Demain, ceux qui feront l’histoire politique de Bretagne seront, soit des progressistes, soit des démocrates. Les uns, je l’espère, créeront des entreprises, des associations, des services publics, un nouveau CELIB. Les autres, je l’espère aussi, créeront de nouvelles manières d’exprimer l’identité et la volonté bretonne. A chacun de trouver son créneau, selon son âge, son statut social, ses compétences, ses goûts. L’histoire, elle, se fera selon les circonstances géopolitiques, les vacances du pouvoir central, les crises sociales et économiques.

Les penseurs des débuts du socialisme ont rêvé que chacun soit apprécié pour ce qu’il est, non pour ce qu’il possède. Ils savaient que, logiquement, cela menait au respect des individus, donc à l’individualisation. Ils ont pressenti qu’ensuite viendrait l’individualisme. Il leur fallait trouver des solutions concrètes. Les solutions se situaient au-delà du social, dans le communautaire. Le marxisme a balayé ces réflexions sous le vocable méprisant de socialisme utopique.

En Bretagne, nous avons le social français et le communautaire breton. Si l’égalité dérape vers l’indifférencié, nous avons la tradition de solidarité. Si l’assistance sociale pour tous devient hors de prix, il nous reste la culture de l’entraide. C’est là toute la différence entre les mécanismes sociaux et les réflexes communautaires.

Vous allez me suspecter de communautarisme. Vous aurez raison. Les communautés font partie du nouveau jeu, en Bretagne, en France et ailleurs. Vous allez me dire que nous sommes loin de nos revendications classiques sur l’intégrité territoriale, la langue, la culture. Je vous répondrai que l’histoire, celle de la Bretagne comme celle de la France et au-delà, est en bifurcation.
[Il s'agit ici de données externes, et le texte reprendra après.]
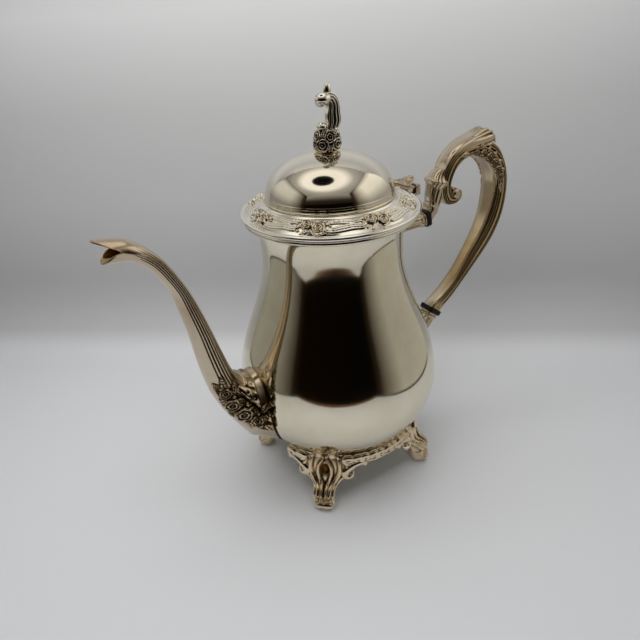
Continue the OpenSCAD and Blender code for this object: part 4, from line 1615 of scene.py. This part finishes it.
@dataclass
class Base:
    """Four cast leaf feet joined by a pierced scroll gallery. Sizes in mm."""

    body: PotBody
    toe_r: float = 58.0
    shank_w: float = 6.2
    fan_w: float = 16.5
    gallery_r: float = 51.0
    gallery_t: float = 2.6
    spout_gap: float = 26.0
    top_from: float = 0.94
    ornament_high: float = 1.2
    hollow_z: float = 28.0
    hollow_w: float = 2.5
    hollow_h: float = 4.6
    feet: tuple[tuple[str, float], ...] = (
        ("foot_front_left", -135),
        ("foot_front_right", -45),
        ("foot_back_right", 45),
        ("foot_back_left", 135),
    )
    beads: tuple[tuple[float, float], ...] = ((-6.6, 1.7), (-2.6, 1.5))
    stations: tuple[tuple[float, ...], ...] = (
        (0.6, 0, -3.4, 0, 0.55),
        (3.4, 2.0, -5.0, 1.4, 0.85),
        (4.6, 6.0, -6.6, 4.4, 1.0),
        (4.4, 12.0, -8.6, 8.6, 1.0),
        (1.8, 16.0, -9.8, 12.6, 1.0),
        (-1.6, 18.4, -10.6, 16.0, 1.1),
        (-3.2, 21.4, -10.8, 19.4, 1.35),
        (-4.0, 25.2, -11.0, 23.0, 1.84),
        (-4.6, 29.0, -11.4, 26.4, 2.0),
        (-5.6, 33.0, -11.8, 29.6, 1.8),
        (-6.6, 36.4, -12.0, 32.4, 1.4),
    )

    def foot(self, name: str, azimuth: float) -> bpy.types.Object:
        """One foot.

        Args:
            name: Name of the piece.
            azimuth: Its direction in degrees.

        Returns:
            The foot.
        """
        rows = np.array(self.stations)
        share = rows[:, 4]
        half = np.where(share < 1, self.shank_w * share, self.shank_w + (self.fan_w - self.shank_w) * (share - 1))
        rows = np.stack([self.toe_r + rows[:, 0], rows[:, 1], self.toe_r + rows[:, 2], rows[:, 3], half], axis=1)
        turn = math.radians(azimuth)
        motifs = self.leafage()

        def bent(flat: np.ndarray) -> np.ndarray:
            """Flat places bent round the gallery."""
            a = flat[:, 1] / self.gallery_r
            return np.stack([flat[:, 0] * np.cos(a), flat[:, 0] * np.sin(a), flat[:, 2]], axis=1)

        def base(u: np.ndarray, v: np.ndarray) -> np.ndarray:
            """Plain form."""
            angle = math.tau * u
            low = bent(section(along(rows, v / self.top_from), angle, 0.72))
            shut = part(v, self.top_from, 0.06)[:, None]
            middle = bent(np.array([[self.toe_r - 9.3, 0, 34.4]]))
            top = middle + (low - middle) * 0.9
            top[:, 2] = self.body.under(np.hypot(top[:, 0], top[:, 1]))
            point = low * (1 - shut) + top * shut
            c, s = math.cos(turn), math.sin(turn)
            return np.stack([point[:, 0] * c - point[:, 1] * s, point[:, 0] * s + point[:, 1] * c, point[:, 2]], 1)

        def across(u: np.ndarray, v: np.ndarray) -> np.ndarray:
            """Distance from the foot's middle line."""
            return bow(np.sin(math.tau * u), 0.72) * along(rows, v / self.top_from)[:, 4]

        def hollow(y: np.ndarray, z: np.ndarray, start: float, end: float) -> np.ndarray:
            """Share of the teardrop's depth."""
            return 1 - ramp(np.hypot(y / self.hollow_w, (z - self.hollow_z) / self.hollow_h), start, end)

        def carve(u: np.ndarray, v: np.ndarray, place: np.ndarray) -> np.ndarray:
            """Height of the ornament."""
            y, z = across(u, v), place[:, 2]
            front = ramp(np.cos(math.tau * u), -0.25, 0.1)
            ground = -0.5 - 0.5 * ramp(z, 6, 8)
            drawn = self.ornament_high * relief(motifs, y, z) - 2.2 * hollow(y, z, 0.7, 1.1) + ground
            return drawn * front * (1 - ramp(v, 0.975, 0.995))

        def stain_and_shade(u: np.ndarray, v: np.ndarray, place: np.ndarray) -> np.ndarray:
            """Least darkening: a little everywhere, and more in the teardrop hollow on the front."""
            return 0.03 + 0.5 * hollow(across(u, v), place[:, 2], 0.6, 1.0) * (np.cos(math.tau * u) > 0)

        return Casting(name, 240, 230, base, carve, depth=1.2, stain_and_shade=stain_and_shade).build()

    def leafage(self) -> list[Motif]:
        """Ornament of a foot, drawn as y round the body and z.

        Returns:
            Its motifs.
        """
        fan: list[Motif] = []
        for s in (-1, 1):
            rim = ((s * 1.0, 13), (s * 1.5, 17), (s * 3.2, 22.4), (s * 4.3, 27), (s * 3.6, 32), (s * 1.2, 36))
            outer = ((s * 2.9, 13), (s * 3.6, 17), (s * 6.6, 21.4), (s * 9.0, 26), (s * 9.4, 31), (s * 8.0, 40))
            wing = ((s * 4.8, 13), (s * 5.4, 16.4), (s * 8.8, 20.2), (s * 12.6, 23.4), (s * 14.4, 28.6), (s * 12.4, 39))
            fan.append(Ribbon(rim, 3.0, 1, 2.3, 0.6))
            fan.append(Ribbon(outer, 3.6, 1, 2.2, 0.6))
            fan.append(Ribbon(wing, 3.4, 1, 2.1, 0.6))
            fan.append(Ribbon(((s * 5.4, 6.4), (s * 5.6, 9), (s * 4.9, 12.8)), 1.5, 1, 0.9, 0.5))
            fan.append(Leaf(s * 3.2, 8.4, 4.4, 2.6, 90 - s * 40, 0.9))
            fan.append(Bead(s * 2.4, 12.4, 1.1, 0.9))
        fan += [
            Leaf(0, 36.6, 7.0, 5.6, 90, 2.2),
            Rose(0, 10.0, 2.6, 10, 1.2),
            Ribbon(((-3.4, 5.0), (0, 5.4), (3.4, 5.0)), 6.0, 1, 1.5, 0.7),
        ]
        return fan

    def strap(
        self, name: str, path: Sequence[tuple[float, float]], radius: float, azimuth: float, out: float = 0.2
    ) -> bpy.types.Object:
        """Round wire scroll that lies in the gallery.

        Args:
            name: Name of the piece.
            path: Places along it, as mm round the gallery and height.
            radius: Radius of its middle.
            azimuth: Direction of the path's zero in degrees.
            out: How far it stands out from the gallery's middle.

        Returns:
            The scroll.
        """
        line = np.array(path, float)
        ring_r = self.gallery_r - self.gallery_t / 2 + out

        def base(u: np.ndarray, v: np.ndarray) -> np.ndarray:
            """Plain form."""
            middle = along(line, v)
            step = along(line, np.clip(v + 0.01, 0, 1)) - along(line, np.clip(v - 0.01, 0, 1))
            step = step / np.maximum(np.linalg.norm(step, axis=1, keepdims=True), 1e-9)
            size = radius * (0.45 + 0.55 * np.sin(math.pi * np.clip(v, 0.02, 0.98)) ** 0.7)
            a = math.tau * u
            y = middle[:, 0] - step[:, 1] * size * np.cos(a)
            z = middle[:, 1] + step[:, 0] * size * np.cos(a)
            r = ring_r + size * 1.1 * np.sin(a)
            w = y / self.gallery_r + math.radians(azimuth)
            return np.stack([r * np.cos(w), r * np.sin(w), z], axis=1)

        return Casting(name, 28, 150, base, None).build()

    def volutes(self, name: str, azimuth: float) -> bpy.types.Object:
        """C-scrolls that spring from a foot's shoulders to the gallery.

        Args:
            name: Name of the piece.
            azimuth: Direction of the foot in degrees.

        Returns:
            The pair of scrolls.
        """
        parts = []
        for s in (-1, 1):
            path = []
            for k in range(9, -1, -1):
                size, a = 1 - k / 12, 1.2 - k * 0.6
                path.append((s * (15.2 - 3.6 * size * math.cos(a)), 24.2 + 3.4 * size * math.sin(a)))
            path += [(s * 16.5, 29.6), (s * 19.2, 31.4), (s * 22.6, 32.2), (s * 25.4, 31.2), (s * 26.2, 29.2)]
            parts.append(self.strap(f"{name}_{s}", path, 2.9, azimuth, 1.4))
            leaf = [(s * 12.4, 33.2), (s * 15.2, 34.0), (s * 18.6, 35.4), (s * 22.4, 36.0)]
            parts.append(self.strap(f"{name}_leaf_{s}", leaf, 2.2, azimuth, 0.8))
        piece = join(name, parts)
        smooth(piece)
        return piece

    def gallery(self, name: str, azimuth: float, gap: float = 0) -> bpy.types.Object:
        """One length of gallery: a rail under the body with scrolls, loops and beads on it.

        Args:
            name: Name of the piece.
            azimuth: Direction of its middle in degrees.
            gap: Length left open in its middle.

        Returns:
            The gallery.
        """
        half = math.radians(45) * self.gallery_r - 4
        top = float(self.body.under(self.gallery_r - 1.0))
        parts = []
        spans = [(-half, half)] if gap == 0 else [(-half, -gap / 2), (gap / 2, half)]
        for number, (start, end) in enumerate(spans):
            rail = [(start + (end - start) * k / 8, top - 1.3) for k in range(9)]
            parts.append(self.strap(f"{name}_rail_{number}", rail, 1.8, azimuth, -0.9))
            lower = [(x, z - 2.4) for x, z in rail]
            parts.append(self.strap(f"{name}_bar_{number}", lower, 1.4, azimuth, -1.1))
            reach = end - start - 18 if gap == 0 else end - start - 9
            start += 0 if start > 0 and gap else 9
            count = max(1, round(reach / 11))
            for k in range(count):
                x = start + reach * (k + 0.5) / count
                for s in (-1, 1):
                    curl = []
                    for j in range(15):
                        r, a = 4.1 * (1 - j / 17), 0.9 + j * 0.55
                        curl.append((x + s * (2.9 - r * math.cos(a)), top - 4.2 - r * math.sin(a) * 0.8))
                    parts.append(self.strap(f"{name}_curl_{number}_{k}_{s}", curl, 2.2, azimuth, 1.5))
                ring_r = self.gallery_r - self.gallery_t / 2 + 1.5
                between = (reach / count / 2 - 0.4, -3.6, 1.8)
                for dx, dz, r in [(0.0, z, size) for z, size in self.beads] + [between]:
                    w = math.radians(azimuth) + (x + dx) / self.gallery_r
                    parts.append(ball((ring_r * math.cos(w), ring_r * math.sin(w), top + dz), (r, r, r), 20, 12))
        piece = join(name, parts)
        smooth(piece)
        return piece

    def build(self, wardrobe: Wardrobe) -> None:
        """Builds and dresses the feet and the gallery.

        Args:
            wardrobe: Gives the pieces their finishes.
        """
        for node, azimuth in self.feet:
            wardrobe.dress(self.foot(node + "_cast", azimuth), Finish.WORN, Body.POT, [node])
            wardrobe.dress(self.volutes(node + "_volutes", azimuth), Finish.WORN, Body.POT)
        for node, azimuth, gap in (
            ("gallery_front", -90, 0),
            ("gallery_right", 0, 0),
            ("gallery_back", 90, 0),
            ("gallery_left", 180, self.spout_gap),
        ):
            piece = self.gallery(node + "_scrolls", azimuth, gap)
            wardrobe.dress(piece, Finish.WORN, Body.POT, [node])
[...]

La Marseillaise qu’entonnent les Gilets jaunes sera-t-elle couverte par celle des uniformes kakis ? Le verdissement des taxes débouchera t’il sur une régionalisation ou sur une centralisation fiscale ? Nos projets doivent être placés dans une perspective d’avenir, soit de progrès, soit de démocratie, sachant que les deux astres sont en train de diverger.